▶ **REQUEST**
Exactly the lines from the line with "spine_part = build_spine()" to the line with "points = [vertex.co" should be extracted, both included, with no other lines.

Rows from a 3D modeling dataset
— start —
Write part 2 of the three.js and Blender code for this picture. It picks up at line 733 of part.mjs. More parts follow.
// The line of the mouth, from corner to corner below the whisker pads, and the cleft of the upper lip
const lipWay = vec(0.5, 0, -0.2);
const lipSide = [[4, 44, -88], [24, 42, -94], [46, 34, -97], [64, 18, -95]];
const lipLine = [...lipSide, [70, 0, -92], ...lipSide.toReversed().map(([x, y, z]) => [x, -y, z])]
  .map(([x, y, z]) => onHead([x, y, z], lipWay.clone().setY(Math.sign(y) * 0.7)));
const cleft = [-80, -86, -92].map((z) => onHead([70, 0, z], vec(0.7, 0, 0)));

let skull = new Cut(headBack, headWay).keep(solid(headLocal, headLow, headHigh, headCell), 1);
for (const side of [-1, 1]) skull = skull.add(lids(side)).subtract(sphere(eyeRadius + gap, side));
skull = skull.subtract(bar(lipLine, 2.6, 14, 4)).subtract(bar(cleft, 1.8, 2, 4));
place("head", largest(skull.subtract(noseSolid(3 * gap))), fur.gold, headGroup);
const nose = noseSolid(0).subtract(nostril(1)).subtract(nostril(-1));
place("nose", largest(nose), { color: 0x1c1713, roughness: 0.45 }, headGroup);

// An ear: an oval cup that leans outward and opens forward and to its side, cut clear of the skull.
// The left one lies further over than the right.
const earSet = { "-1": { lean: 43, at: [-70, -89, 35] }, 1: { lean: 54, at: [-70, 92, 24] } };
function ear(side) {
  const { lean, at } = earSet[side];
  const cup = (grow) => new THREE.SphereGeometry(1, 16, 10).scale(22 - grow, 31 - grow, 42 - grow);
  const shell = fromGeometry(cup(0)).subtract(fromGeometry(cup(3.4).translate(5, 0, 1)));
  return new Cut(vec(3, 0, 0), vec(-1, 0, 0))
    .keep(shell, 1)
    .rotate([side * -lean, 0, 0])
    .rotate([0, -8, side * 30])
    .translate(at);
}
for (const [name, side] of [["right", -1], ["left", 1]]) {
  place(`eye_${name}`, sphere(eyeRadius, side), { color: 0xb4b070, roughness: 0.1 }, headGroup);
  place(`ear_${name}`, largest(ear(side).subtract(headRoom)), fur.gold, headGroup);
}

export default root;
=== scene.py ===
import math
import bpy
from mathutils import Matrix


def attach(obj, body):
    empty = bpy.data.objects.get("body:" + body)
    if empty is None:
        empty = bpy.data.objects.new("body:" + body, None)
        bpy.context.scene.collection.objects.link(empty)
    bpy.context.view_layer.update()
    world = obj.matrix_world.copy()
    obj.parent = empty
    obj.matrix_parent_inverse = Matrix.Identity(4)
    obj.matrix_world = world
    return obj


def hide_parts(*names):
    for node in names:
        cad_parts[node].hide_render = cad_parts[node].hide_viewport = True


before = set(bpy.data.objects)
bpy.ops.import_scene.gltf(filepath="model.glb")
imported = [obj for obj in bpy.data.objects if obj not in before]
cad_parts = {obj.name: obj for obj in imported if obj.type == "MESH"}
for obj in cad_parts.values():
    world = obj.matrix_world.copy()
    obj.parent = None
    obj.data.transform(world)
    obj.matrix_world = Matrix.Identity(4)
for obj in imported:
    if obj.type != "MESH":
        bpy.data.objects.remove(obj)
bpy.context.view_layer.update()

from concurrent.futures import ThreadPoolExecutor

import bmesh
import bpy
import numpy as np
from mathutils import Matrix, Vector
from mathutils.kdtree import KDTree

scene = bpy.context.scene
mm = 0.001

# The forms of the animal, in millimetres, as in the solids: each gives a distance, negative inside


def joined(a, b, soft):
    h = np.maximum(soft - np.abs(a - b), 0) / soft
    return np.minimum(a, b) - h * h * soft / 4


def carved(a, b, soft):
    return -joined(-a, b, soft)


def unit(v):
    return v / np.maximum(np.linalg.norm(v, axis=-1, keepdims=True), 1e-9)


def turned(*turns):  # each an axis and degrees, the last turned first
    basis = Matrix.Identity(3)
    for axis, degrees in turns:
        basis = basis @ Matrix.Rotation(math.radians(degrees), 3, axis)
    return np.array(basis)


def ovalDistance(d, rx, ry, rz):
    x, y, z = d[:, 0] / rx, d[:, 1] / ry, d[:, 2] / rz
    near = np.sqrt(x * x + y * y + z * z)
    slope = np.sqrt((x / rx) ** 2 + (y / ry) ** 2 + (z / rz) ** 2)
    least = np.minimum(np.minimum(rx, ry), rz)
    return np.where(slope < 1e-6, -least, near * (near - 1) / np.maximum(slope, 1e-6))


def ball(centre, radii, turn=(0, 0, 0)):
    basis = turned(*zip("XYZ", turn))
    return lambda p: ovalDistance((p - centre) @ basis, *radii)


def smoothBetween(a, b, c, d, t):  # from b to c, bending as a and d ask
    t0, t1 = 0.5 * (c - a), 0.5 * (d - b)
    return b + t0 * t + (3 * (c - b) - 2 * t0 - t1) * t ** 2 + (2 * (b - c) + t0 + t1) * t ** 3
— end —
— start —
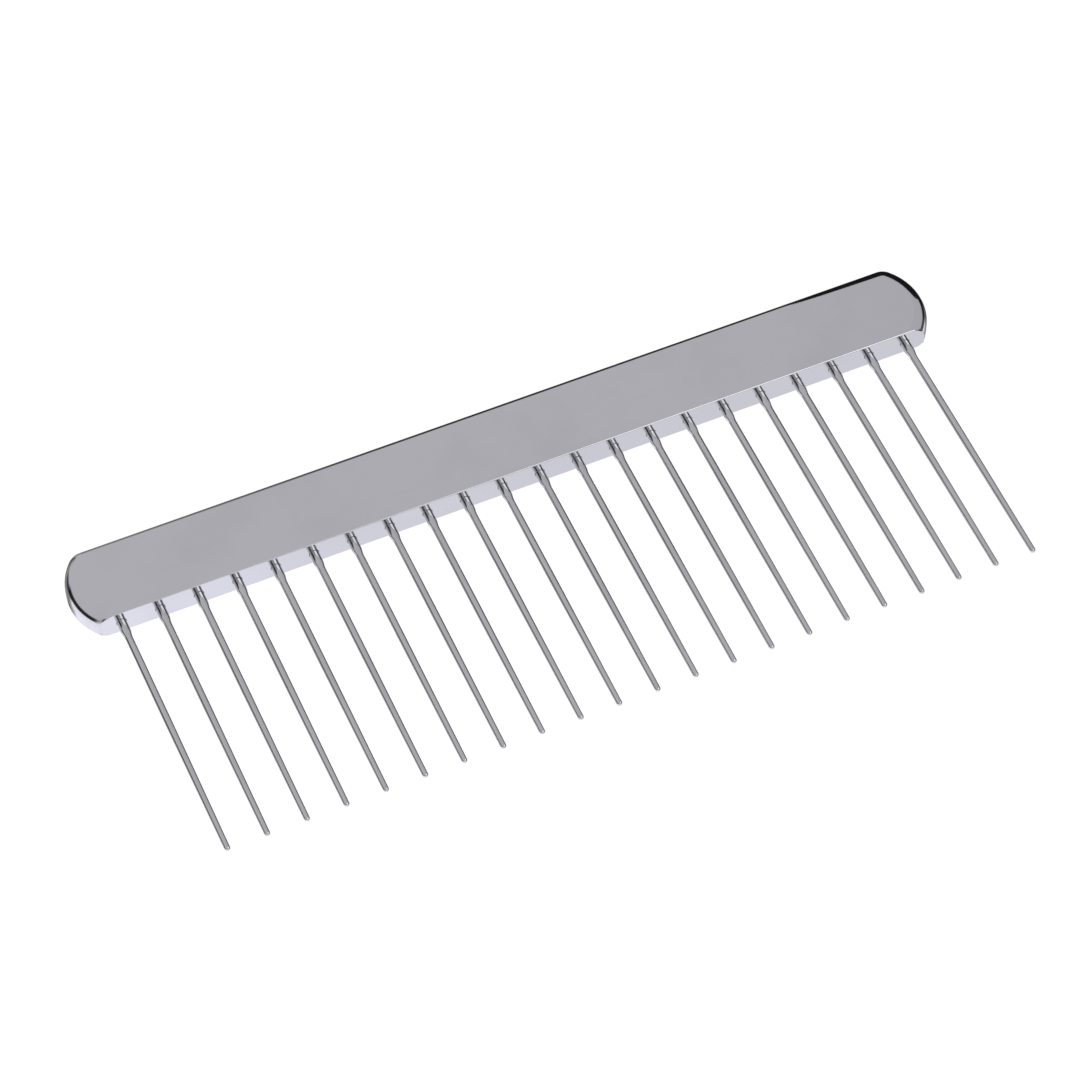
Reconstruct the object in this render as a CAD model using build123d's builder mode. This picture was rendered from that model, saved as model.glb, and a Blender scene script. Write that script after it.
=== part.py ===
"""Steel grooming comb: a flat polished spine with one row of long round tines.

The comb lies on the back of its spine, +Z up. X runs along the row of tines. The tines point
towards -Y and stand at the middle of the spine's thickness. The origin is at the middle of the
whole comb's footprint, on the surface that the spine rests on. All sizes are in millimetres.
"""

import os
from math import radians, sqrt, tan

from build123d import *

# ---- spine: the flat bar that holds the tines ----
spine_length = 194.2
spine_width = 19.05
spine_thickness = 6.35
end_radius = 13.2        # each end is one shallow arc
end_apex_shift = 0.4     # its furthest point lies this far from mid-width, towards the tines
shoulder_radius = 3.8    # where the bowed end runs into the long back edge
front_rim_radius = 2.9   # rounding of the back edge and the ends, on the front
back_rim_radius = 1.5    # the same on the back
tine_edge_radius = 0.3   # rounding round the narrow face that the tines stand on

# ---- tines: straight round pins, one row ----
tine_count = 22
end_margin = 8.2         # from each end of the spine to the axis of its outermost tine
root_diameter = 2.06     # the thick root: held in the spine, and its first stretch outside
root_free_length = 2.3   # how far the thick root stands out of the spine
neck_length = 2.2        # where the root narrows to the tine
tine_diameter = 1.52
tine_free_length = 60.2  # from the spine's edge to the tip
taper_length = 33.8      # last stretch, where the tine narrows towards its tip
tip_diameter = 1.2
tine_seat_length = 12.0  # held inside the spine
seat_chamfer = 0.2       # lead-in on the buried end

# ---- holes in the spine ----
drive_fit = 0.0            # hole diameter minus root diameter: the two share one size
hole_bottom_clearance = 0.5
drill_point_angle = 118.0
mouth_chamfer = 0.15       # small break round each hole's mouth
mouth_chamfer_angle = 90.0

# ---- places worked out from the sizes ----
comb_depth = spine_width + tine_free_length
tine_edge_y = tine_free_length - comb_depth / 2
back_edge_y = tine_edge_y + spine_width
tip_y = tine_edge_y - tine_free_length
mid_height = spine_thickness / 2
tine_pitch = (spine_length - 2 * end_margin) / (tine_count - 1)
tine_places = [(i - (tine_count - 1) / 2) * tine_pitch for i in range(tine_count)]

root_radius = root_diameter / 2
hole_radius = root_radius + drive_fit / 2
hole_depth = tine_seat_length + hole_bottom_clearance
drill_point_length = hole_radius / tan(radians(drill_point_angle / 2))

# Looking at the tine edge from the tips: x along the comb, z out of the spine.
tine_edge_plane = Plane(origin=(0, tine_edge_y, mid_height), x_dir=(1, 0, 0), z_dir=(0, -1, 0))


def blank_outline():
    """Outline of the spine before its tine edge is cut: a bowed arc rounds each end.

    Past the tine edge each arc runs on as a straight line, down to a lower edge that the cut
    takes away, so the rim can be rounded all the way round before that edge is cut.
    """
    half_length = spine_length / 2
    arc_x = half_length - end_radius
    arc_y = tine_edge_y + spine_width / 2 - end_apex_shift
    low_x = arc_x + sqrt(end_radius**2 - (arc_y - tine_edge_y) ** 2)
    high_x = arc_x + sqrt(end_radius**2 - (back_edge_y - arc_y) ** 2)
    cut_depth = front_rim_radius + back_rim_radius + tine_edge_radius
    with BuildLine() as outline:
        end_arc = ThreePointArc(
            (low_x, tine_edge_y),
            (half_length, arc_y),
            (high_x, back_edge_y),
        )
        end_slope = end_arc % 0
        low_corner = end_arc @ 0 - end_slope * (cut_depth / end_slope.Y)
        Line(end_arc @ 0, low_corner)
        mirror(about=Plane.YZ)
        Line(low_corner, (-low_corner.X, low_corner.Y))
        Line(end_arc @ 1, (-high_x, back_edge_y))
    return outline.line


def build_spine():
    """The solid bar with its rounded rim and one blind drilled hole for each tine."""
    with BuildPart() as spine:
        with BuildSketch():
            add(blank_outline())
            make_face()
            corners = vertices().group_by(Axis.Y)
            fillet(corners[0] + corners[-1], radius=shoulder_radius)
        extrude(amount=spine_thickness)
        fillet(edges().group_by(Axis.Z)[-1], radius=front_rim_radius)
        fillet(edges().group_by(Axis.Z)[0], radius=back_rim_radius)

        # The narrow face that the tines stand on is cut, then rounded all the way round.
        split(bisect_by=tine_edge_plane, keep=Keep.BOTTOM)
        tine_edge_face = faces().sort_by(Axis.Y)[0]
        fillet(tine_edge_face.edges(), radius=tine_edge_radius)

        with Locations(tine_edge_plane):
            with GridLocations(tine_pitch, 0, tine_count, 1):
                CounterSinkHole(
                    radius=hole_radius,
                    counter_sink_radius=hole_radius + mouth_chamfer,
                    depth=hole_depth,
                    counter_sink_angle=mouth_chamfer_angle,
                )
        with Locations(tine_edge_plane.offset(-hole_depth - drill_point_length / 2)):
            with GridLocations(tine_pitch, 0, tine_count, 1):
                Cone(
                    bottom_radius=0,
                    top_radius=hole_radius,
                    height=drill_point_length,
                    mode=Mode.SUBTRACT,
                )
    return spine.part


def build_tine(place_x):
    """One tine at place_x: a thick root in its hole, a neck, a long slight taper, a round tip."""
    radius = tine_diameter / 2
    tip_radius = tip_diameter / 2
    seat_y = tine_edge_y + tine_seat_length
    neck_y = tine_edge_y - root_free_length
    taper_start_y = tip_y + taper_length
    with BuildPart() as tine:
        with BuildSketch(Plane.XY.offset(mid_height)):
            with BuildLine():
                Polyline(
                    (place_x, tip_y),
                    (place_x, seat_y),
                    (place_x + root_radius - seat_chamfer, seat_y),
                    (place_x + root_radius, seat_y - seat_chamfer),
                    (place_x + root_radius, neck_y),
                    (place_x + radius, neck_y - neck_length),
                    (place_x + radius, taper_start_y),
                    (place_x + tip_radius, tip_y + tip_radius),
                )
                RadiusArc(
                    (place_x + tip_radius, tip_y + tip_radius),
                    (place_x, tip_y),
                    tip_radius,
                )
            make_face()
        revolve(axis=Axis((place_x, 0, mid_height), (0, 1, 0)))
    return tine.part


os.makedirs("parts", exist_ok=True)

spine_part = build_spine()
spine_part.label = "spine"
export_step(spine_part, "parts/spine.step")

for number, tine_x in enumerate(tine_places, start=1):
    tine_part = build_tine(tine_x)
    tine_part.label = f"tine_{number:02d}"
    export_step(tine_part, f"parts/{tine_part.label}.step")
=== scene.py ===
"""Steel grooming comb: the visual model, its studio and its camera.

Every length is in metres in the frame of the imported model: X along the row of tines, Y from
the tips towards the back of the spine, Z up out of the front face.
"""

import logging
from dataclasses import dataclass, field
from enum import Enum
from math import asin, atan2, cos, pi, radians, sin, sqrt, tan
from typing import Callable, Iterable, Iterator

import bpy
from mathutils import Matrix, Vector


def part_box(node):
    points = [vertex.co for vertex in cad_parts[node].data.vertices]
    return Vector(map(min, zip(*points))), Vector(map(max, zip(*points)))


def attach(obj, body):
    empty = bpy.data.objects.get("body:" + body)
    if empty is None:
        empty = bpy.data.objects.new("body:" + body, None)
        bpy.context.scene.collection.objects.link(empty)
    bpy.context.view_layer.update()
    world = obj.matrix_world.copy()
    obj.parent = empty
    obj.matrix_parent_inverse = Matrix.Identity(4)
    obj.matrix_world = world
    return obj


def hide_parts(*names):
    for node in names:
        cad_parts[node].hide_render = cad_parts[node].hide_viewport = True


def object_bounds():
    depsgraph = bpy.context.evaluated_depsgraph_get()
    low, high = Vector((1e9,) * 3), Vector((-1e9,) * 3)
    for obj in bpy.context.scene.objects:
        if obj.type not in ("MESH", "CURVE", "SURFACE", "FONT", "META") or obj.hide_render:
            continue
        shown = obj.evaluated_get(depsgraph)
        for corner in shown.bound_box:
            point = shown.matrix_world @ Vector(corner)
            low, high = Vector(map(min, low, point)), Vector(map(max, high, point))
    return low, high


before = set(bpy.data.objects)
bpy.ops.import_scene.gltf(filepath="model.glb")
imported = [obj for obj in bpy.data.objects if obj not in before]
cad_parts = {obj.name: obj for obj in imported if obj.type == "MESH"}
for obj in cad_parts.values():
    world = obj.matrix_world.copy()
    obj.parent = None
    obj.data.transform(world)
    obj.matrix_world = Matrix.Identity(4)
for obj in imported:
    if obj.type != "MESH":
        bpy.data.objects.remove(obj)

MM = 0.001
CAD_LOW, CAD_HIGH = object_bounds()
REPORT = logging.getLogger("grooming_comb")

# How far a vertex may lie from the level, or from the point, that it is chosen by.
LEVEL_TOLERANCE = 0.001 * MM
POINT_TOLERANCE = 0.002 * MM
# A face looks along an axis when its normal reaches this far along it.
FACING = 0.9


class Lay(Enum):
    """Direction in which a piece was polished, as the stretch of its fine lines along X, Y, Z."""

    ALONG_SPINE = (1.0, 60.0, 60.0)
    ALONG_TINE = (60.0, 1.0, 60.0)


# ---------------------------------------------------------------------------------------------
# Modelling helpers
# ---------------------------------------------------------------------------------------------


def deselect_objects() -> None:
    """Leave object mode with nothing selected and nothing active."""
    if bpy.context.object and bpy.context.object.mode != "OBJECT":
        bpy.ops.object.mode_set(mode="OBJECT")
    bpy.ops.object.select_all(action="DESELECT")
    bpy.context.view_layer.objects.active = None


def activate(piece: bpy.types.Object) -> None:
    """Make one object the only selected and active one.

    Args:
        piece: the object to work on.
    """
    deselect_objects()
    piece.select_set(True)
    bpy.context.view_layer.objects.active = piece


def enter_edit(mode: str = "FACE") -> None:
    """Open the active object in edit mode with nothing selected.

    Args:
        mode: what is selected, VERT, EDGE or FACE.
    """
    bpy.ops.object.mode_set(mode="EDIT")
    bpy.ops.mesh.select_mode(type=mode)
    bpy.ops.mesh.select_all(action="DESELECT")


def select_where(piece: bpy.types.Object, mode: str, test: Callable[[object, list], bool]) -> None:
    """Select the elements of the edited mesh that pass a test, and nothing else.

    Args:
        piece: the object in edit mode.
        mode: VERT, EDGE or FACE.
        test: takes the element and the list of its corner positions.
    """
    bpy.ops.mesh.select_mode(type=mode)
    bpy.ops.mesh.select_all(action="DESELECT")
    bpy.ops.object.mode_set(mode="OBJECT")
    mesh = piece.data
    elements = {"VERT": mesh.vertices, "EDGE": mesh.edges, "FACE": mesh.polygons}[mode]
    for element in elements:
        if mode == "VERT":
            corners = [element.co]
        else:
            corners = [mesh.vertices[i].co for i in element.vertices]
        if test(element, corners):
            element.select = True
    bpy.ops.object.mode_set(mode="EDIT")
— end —
▶ **EXERCISE ANSWER**
spine_part = build_spine()
spine_part.label = "spine"
export_step(spine_part, "parts/spine.step")

for number, tine_x in enumerate(tine_places, start=1):
    tine_part = build_tine(tine_x)
    tine_part.label = f"tine_{number:02d}"
    export_step(tine_part, f"parts/{tine_part.label}.step")
=== scene.py ===
"""Steel grooming comb: the visual model, its studio and its camera.

Every length is in metres in the frame of the imported model: X along the row of tines, Y from
the tips towards the back of the spine, Z up out of the front face.
"""

import logging
from dataclasses import dataclass, field
from enum import Enum
from math import asin, atan2, cos, pi, radians, sin, sqrt, tan
from typing import Callable, Iterable, Iterator

import bpy
from mathutils import Matrix, Vector


def part_box(node):
    points = [vertex.co for vertex in cad_parts[node].data.vertices]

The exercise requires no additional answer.